Lots has happened since that first season and my first blog. We’ve seen people told they may not marry whom they love or pursue lives they are drawn to, that they must swallow or smother or outright deny and kill any thoughts or wishes that endanger that “crown” and the monarchy it represents. I’ve watched Elizabeth enjoy her corgis and her horses even if she can’t play with or extend much love to her children. Her sister Margaret has stumbled from alcohol to chain smoking to flamboyant and frequent sex even if she can’t be with the love of her life. The young Diana has been caught in the headlights of royalty even as she becomes more and more isolated and dismissed. And Charles has been driven into narrow lanes intended to end in marriage to some suitable young female instead of being allowed to make a serious proposal to the forbidden Camilla.
But not until I began seeing those first two minutes of shapes emerging onto my screen for these last ten episodes has their deep import become undeniable to me as someone fascinated by images and metaphors, verbal or visual. So what have I seen this season? Here is my clearest comprehension:
- As the music begins, golden tentacles at the far left of the screen grow, oozing out in beautiful\ albeit sinister fashion. These initial reachings cause me unease.

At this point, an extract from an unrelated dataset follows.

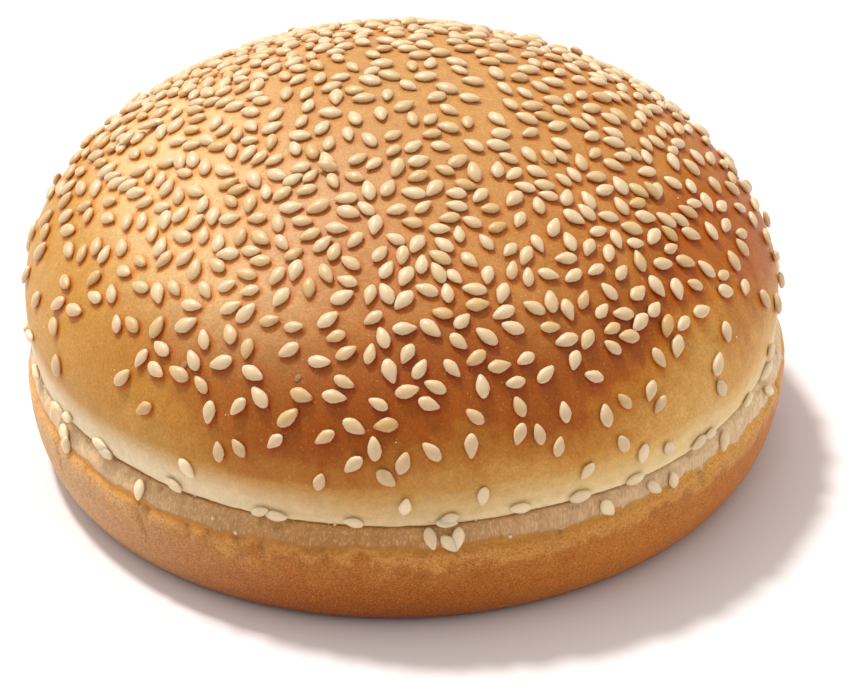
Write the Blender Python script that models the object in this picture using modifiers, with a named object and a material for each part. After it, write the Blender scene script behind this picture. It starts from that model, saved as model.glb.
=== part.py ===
"""Sesame burger bun, one baked piece with its seeds fused to the crust.

The bun stands on its flat base, whose middle is the origin. +Z is up and -Y is the front.
Run with blender --background --python part.py, or from Blender's text editor.
"""

import math
import random

import bmesh
import bpy
from mathutils import Matrix, Vector, noise

MM = 0.001

# Crown: the domed top. Its outline is an ellipse whose shoulders lean in a little.
CROWN_RADIUS = 51.7 * MM  # where the crown is widest
CROWN_WIDEST_Z = 22.6 * MM
CROWN_RISE = 31.0 * MM  # from the widest level to the top
SHOULDER_LEAN = 0.15  # share of the radius lost near the top

# Lip: the crown's lower edge, which overhangs the torn band.
LIP_Z = 16.4 * MM
LIP_INSET = 0.9 * MM  # the lip's lowest point, inwards from the crown's radius
CREASE_INSET = 1.6 * MM  # how deep the crease under the lip goes
CREASE_GAP = 0.4 * MM  # how wide the crease is at its mouth

# Heel: the brown lower part, with a rounded foot and a flat base.
CRUST_LINE_Z = 12.8 * MM  # where the heel's crust ends and the torn band starts
HEEL_RADIUS = 52.4 * MM
HEEL_SHOULDER = 0.9 * MM  # rounding between the heel's side and the torn band
BASE_RADIUS = 47.2 * MM

# Unevenness of hand-shaped dough, each a height or a radius added around the bun.
LIP_WAVES = ((1, 0.20 * MM, 0.0), (2, 0.30 * MM, -1.8), (5, 0.16 * MM, 0.7), (9, 0.10 * MM, 2.1))
CRUST_LINE_WAVES = ((1, 0.6 * MM, -0.2), (2, 0.5 * MM, 2.9), (3, 0.45 * MM, -2.4), (7, 0.18 * MM, 0.4))
HEEL_WAVES = ((1, 0.5 * MM, 0.0), (2, 0.6 * MM, 1.57), (3, 0.2 * MM, 0.5))
DENT_DEPTH = 0.35 * MM
DENT_SIZE = 24.0 * MM

# Sesame seeds: flat drops with one blunt and one pointed end.
SEED_LENGTH = 3.25 * MM
SEED_WIDTH = 1.85 * MM
SEED_THICKNESS = 1.2 * MM
SEED_SPREAD = 0.12  # how much seeds differ in size
SEED_RISE = 0.08 * MM  # from the crust up to the seed's middle plane
SEED_POINT = 0.36  # how strongly one end narrows
SEED_COUNT = 275
SEED_SPACING = 4.1 * MM
SEAM_SEED_COUNT = 26  # these hang along the lip
SPRINKLE = 41  # seed of the random draws

# Fineness of the turned body
AROUND = 40
DOME_STEPS = 11
WALL_STEPS = 5
FOOT_STEPS = 6

CRUST_COLOUR = (0.56, 0.27, 0.09, 1.0)


def clear_scene():
    for thing in list(bpy.data.objects):
        bpy.data.objects.remove(thing)


def wave(theta, waves):
    """Sum of a few sine waves around the bun, each (count, height, phase)."""
    return sum(height * math.cos(count * theta - phase) for count, height, phase in waves)


def smooth(low, high, value):
    """0 below low, 1 above high, and a smooth step between."""
    share = min(max((value - low) / (high - low), 0.0), 1.0)
    return share * share * (3 - 2 * share)


def crown_outline(turn):
    """Radius and height of the crust. A turn of 90 degrees is the top, 0 the widest level, -90 the lip."""
    if turn >= 0:
        lean = 1 - SHOULDER_LEAN * math.sin(turn) ** 2
        return CROWN_RADIUS * math.cos(turn) * lean, CROWN_WIDEST_Z + CROWN_RISE * math.sin(turn)
    radius = CROWN_RADIUS - LIP_INSET * (1 - math.cos(turn))
    return radius, CROWN_WIDEST_Z + (CROWN_WIDEST_Z - LIP_Z) * math.sin(turn)


def foot_outline(turn):
    """Radius and height of the heel's side, from the base's edge at 0 to the widest level at 90 degrees."""
    side_height = CRUST_LINE_Z - HEEL_SHOULDER
    radius = BASE_RADIUS + (HEEL_RADIUS - BASE_RADIUS) * math.sin(turn)
    return radius, side_height * (1 - math.cos(turn))


def bun_profile():
    """The bun's outline as (radius, height), from the top down its outer side to the base's middle."""
    quarter = math.pi / 2
    points = [crown_outline(quarter * (1 - i / DOME_STEPS)) for i in range(DOME_STEPS)]
    points[0] = (0.0, points[0][1])
    points += [crown_outline(-quarter * i / WALL_STEPS) for i in range(WALL_STEPS + 1)]
    crease_radius = CROWN_RADIUS - CREASE_INSET
    band_top_z = LIP_Z - CREASE_GAP
    points.append((crease_radius, LIP_Z - CREASE_GAP / 3))
    points.append((CROWN_RADIUS - LIP_INSET, band_top_z))
    points.append((HEEL_RADIUS - HEEL_SHOULDER * 0.6, CRUST_LINE_Z))
    points += [foot_outline(quarter * (1 - i / FOOT_STEPS)) for i in range(FOOT_STEPS + 1)]
    points.append((0.0, 0.0))
    return points


def uneven(point):
    """Moves a point of the turned body to where the real, slightly lopsided dough has it."""
    theta = math.atan2(point.y, point.x)
    radius = math.hypot(point.x, point.y)
    z = point.z
    at_lip = smooth(CRUST_LINE_Z, LIP_Z - CREASE_GAP, z) * (1 - smooth(LIP_Z, CROWN_WIDEST_Z, z))
    at_crust_line = smooth(CRUST_LINE_Z / 2, CRUST_LINE_Z, z) * (1 - smooth(CRUST_LINE_Z, LIP_Z - CREASE_GAP, z))
    on_heel = 1 - smooth(CRUST_LINE_Z, LIP_Z, z)
    on_side = smooth(0, CROWN_RADIUS, radius)
    lift = at_lip * wave(theta, LIP_WAVES) + at_crust_line * wave(theta, CRUST_LINE_WAVES)
    outwards = on_heel * on_side * wave(theta, HEEL_WAVES)
    dent = DENT_DEPTH * noise.noise(point / DENT_SIZE) * smooth(0, LIP_Z, z)
    grown = (radius + outwards + dent) / max(radius, MM / 100)
    if radius < MM:
        grown = 1.0
    return Vector((point.x * grown, point.y * grown, z + lift + dent * smooth(LIP_Z, CROWN_WIDEST_Z, z)))


def crust_point(turn, theta):
    radius, z = crown_outline(turn)
    return uneven(Vector((radius * math.cos(theta), radius * math.sin(theta), z)))


def crust_frame(turn, theta):
    """The point, the outward normal and the downhill direction of the crust at a turn and an angle."""
    step = 0.01
    here = crust_point(turn, theta)
    downhill = (crust_point(turn - step, theta) - crust_point(turn + step, theta)).normalized()
    around = (crust_point(turn, theta + step) - crust_point(turn, theta - step)).normalized()
    return here, downhill.cross(around).normalized(), downhill


def seed_density(turn):
    """How densely the seeds lie, against the top: thin at the lip, full above the shoulders."""
    return 0.14 + 0.86 * smooth(math.radians(-5), math.radians(68), turn)


def area_share(turn):
    """Crust area per turn, against the widest level, so that a random turn can be weighed by area."""
    step = 0.01
    radius, z = crown_outline(turn)
    radius_up, z_up = crown_outline(turn + step)
    return radius * math.hypot(radius_up - radius, z_up - z) / step / (CROWN_RADIUS * CROWN_RADIUS)


def sprinkled_spots(draw):
    """Evenly spread places on the crown, as (turn, theta, heading)."""
    spots, taken = [], []
    while len(spots) < SEED_COUNT:
        turn = math.radians(draw.uniform(-30, 87))
        theta = draw.uniform(-math.pi, math.pi)
        if draw.random() > seed_density(turn) * area_share(turn):
            continue
        here = crust_point(turn, theta)
        if any((here - other).length < SEED_SPACING for other in taken):
            continue
        taken.append(here)
        spread = 0.7 + 2.4 * smooth(0, math.radians(45), turn)
        spots.append((turn, theta, draw.uniform(-spread, spread)))
    return spots


def seam_spots(draw):
    """Seeds that rolled down and stuck along the lip."""
    spots = []
    for i in range(SEAM_SEED_COUNT):
        theta = 2 * math.pi * (i + draw.uniform(-0.3, 0.3)) / SEAM_SEED_COUNT
        turn = math.radians(draw.uniform(-62, -48))
        spots.append((turn, theta, math.pi / 2 + draw.uniform(-0.5, 0.5)))
    return spots


def seed_mesh():
    """One seed along X, 24 triangles: a low ball pressed flat and drawn to a point."""
    mesh = bpy.data.meshes.new("sesame_seed")
    shape = bmesh.new()
    bmesh.ops.create_uvsphere(shape, u_segments=6, v_segments=3, radius=0.5)
    for vertex in shape.verts:
        narrowing = 1 - SEED_POINT * smooth(-0.1, 0.5, vertex.co.x)
        vertex.co.y *= narrowing * SEED_WIDTH
        vertex.co.x *= SEED_LENGTH
        vertex.co.z *= SEED_THICKNESS
    shape.to_mesh(mesh)
    shape.free()
    return mesh


def place_seed(mesh, collection, spot, size, number):
    turn, theta, heading = spot
    here, normal, downhill = crust_frame(turn, theta)
    along = Matrix.Rotation(heading, 3, normal) @ downhill
    across = normal.cross(along).normalized()
    frame = Matrix((along, across, normal)).transposed().to_4x4()
    seed = bpy.data.objects.new(f"seed_{number:03d}", mesh)
    seed.matrix_world = Matrix.Translation(here + normal * SEED_RISE) @ frame @ Matrix.Scale(size, 4)
    collection.objects.link(seed)


def sprinkle_seeds(collection):
    draw = random.Random(SPRINKLE)
    mesh = seed_mesh()
    for number, (turn, theta, heading) in enumerate(sprinkled_spots(draw) + seam_spots(draw)):
        size = 1 + draw.uniform(-SEED_SPREAD, SEED_SPREAD)
        spot = (turn, theta, heading + math.pi * (number % 2))  # every second seed points uphill
        place_seed(mesh, collection, spot, size, number)


def turned_body():
    """The bun's profile turned about Z, as a mesh object."""
    points = bun_profile()
    mesh = bpy.data.meshes.new("bun_profile")
    edges = [(i, i + 1) for i in range(len(points) - 1)]
    mesh.from_pydata([(radius, 0, z) for radius, z in points], edges, [])
    profile = bpy.data.objects.new("bun_profile", mesh)
    bpy.context.scene.collection.objects.link(profile)
    screw = profile.modifiers.new("turn", "SCREW")
    screw.steps = screw.render_steps = AROUND
    screw.use_merge_vertices = True
    screw.merge_threshold = 0.00001
    bpy.context.view_layer.update()
    turned = profile.evaluated_get(bpy.context.evaluated_depsgraph_get())
    body_mesh = bpy.data.meshes.new_from_object(turned)
    bpy.data.objects.remove(profile)
    for vertex in body_mesh.vertices:
        vertex.co = uneven(vertex.co)
    return bpy.data.objects.new("bun", body_mesh)


def crust_material():
    material = bpy.data.materials.new("golden_crust")
    material.use_nodes = True
    shader = material.node_tree.nodes["Principled BSDF"]
    shader.inputs["Base Color"].default_value = CRUST_COLOUR
    shader.inputs["Roughness"].default_value = 0.5
    shader.inputs["Metallic"].default_value = 0.0
    return material


def fuse(body, collection):
    """Joins the seeds to the body, keeps the result as the body's mesh, and removes the loose seeds."""
    union = body.modifiers.new("seeds", "BOOLEAN")
    union.operation = "UNION"
    union.operand_type = "COLLECTION"
    union.collection = collection
    union.solver = "EXACT"
    bpy.context.view_layer.update()
    joined = body.evaluated_get(bpy.context.evaluated_depsgraph_get())
    mesh = bpy.data.meshes.new_from_object(joined)
    body.modifiers.clear()
    body.data = mesh
    for seed in list(collection.objects):
        bpy.data.objects.remove(seed)
    bpy.data.collections.remove(collection)


def main():
    clear_scene()
    part = bpy.data.collections.new("sesame_burger_bun")
    seeds = bpy.data.collections.new("seeds")
    bpy.context.scene.collection.children.link(part)
    bpy.context.scene.collection.children.link(seeds)
    body = turned_body()
    part.objects.link(body)
    sprinkle_seeds(seeds)
    fuse(body, seeds)
    body.data.name = "bun"
    body.data.materials.clear()
    body.data.materials.append(crust_material())
    body.data.shade_smooth()
    body.data.set_sharp_from_angle(angle=math.radians(40))


main()
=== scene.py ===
# Sesame burger bun: the baked crust, the torn seam and the seeds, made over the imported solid
import math
import random

import bpy
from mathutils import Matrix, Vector, noise


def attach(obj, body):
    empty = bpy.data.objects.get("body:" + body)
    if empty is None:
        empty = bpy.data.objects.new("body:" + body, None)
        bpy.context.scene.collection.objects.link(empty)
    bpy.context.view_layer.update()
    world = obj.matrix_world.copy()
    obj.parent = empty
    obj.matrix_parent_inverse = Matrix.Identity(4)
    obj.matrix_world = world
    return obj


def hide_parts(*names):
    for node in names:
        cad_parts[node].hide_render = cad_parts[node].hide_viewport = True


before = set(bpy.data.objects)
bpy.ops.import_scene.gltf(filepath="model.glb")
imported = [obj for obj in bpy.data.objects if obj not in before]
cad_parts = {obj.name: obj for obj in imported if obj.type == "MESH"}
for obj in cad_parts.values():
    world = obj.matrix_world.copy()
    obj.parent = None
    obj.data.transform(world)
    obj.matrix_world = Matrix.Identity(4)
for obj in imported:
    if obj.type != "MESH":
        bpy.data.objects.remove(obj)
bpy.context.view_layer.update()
mm = 0.001


# Node building: an input is a socket to link or a value to set, given in order or by name
def put(tree, kind, inputs=(), **settings):
    made = tree.nodes.new(kind)
    for name, value in settings.items():
        setattr(made, name, value)
    sockets = [socket for socket in made.inputs if socket.enabled]
    pairs = inputs.items() if isinstance(inputs, dict) else enumerate(inputs)
    for key, value in pairs:
        socket = sockets[key] if isinstance(key, int) else next(s for s in sockets if s.name == key)
        if isinstance(value, bpy.types.NodeSocket):
            tree.links.new(value, socket)
        else:
            socket.default_value = value
    return next(socket for socket in made.outputs if socket.enabled)


def maths(tree, operation, *values):
    return put(tree, "ShaderNodeMath", values, operation=operation)


def addUp(tree, *values):
    total = values[0]
    for value in values[1:]:
        total = maths(tree, "ADD", total, value)
    return total


def product(tree, *values):
    total = values[0]
    for value in values[1:]:
        total = maths(tree, "MULTIPLY", total, value)
    return total


# 0 below low, 1 above high, or start and end; with low over high it falls instead
def step(tree, value, low, high, start=0.0, end=1.0):
    if low > high:
        low, high, start, end = high, low, end, start
    sizes = {"Value": value, "From Min": low, "From Max": high, "To Min": start, "To Max": end}
    return put(tree, "ShaderNodeMapRange", sizes, interpolation_type="SMOOTHSTEP")


def between(tree, value, start, full, fullEnd, end):
    return product(tree, step(tree, value, start, full), step(tree, value, end, fullEnd))


def vectorMaths(tree, operation, *values):
    return put(tree, "ShaderNodeVectorMath", values, operation=operation)


def stretched(tree, place, factors):
    return vectorMaths(tree, "MULTIPLY", place, factors)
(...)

- These on the left of the screen vanish as others emerge from the far right of the screen, a little thicker but still squirming like alluring fibers that take on greater force as they move into the empty space that will become inhabited by one of the actors.
- As the music becomes a little more forceful, those tentacles become bars of gold that are brought into clashing contact, forming a collar that reminds me of similar iron ones fitted around the necks of enslaved Africans in the North American South where I grew up. My initial unease is becoming something tighter, more constrictive and constricting. I feel short of breath, like I want some people to get onto the screen and start talking, removing the images that pervade my consciousness.
- Solid gold bars become delicately carved squares that slowly become the vertical and horizontal arms of a giant cross, I try to find this comforting, but the sounds and the force of the cross emerging from the backdrop of the screen offer dread more than comfort. The “church” that houses this object holds out no forgiveness or protection or love.
- The cross metamorphoses slowly and amidst shrouded films that hide what is happening until we see, filtered through the haze, a golden metal circlet with a tiny Coptic cross at its top. The CROWN has been born from the altered substance that began as the golden tentacles reaching ominously out toward whomever and whatever might enter or be attracted into their aura.
It seems undeniable to me, looking back now upon the seasons preceding this one, that whomever designed these opening moments and wrote this opening music understood where this fictional story of Elizabeth’s long reign was headed. S/he knew enough to enclose the action and actors inside the inescapable and gorgeous web or net or prison we have been asked to imagine. I am so admiring of that person or those persons for providing me with this frame that keeps on making its way deeper into my consciousness, causing me to decide that the cost of being part of the British monarchy is high and harsh. So I will continue, when watching the next season promised us late in 2021, NOT clicking on the little box at the bottom of my screen that says “Skip Opening,:” That “opening:” is the gloss for how I am to enter what follows, no matter how oppressive it has become.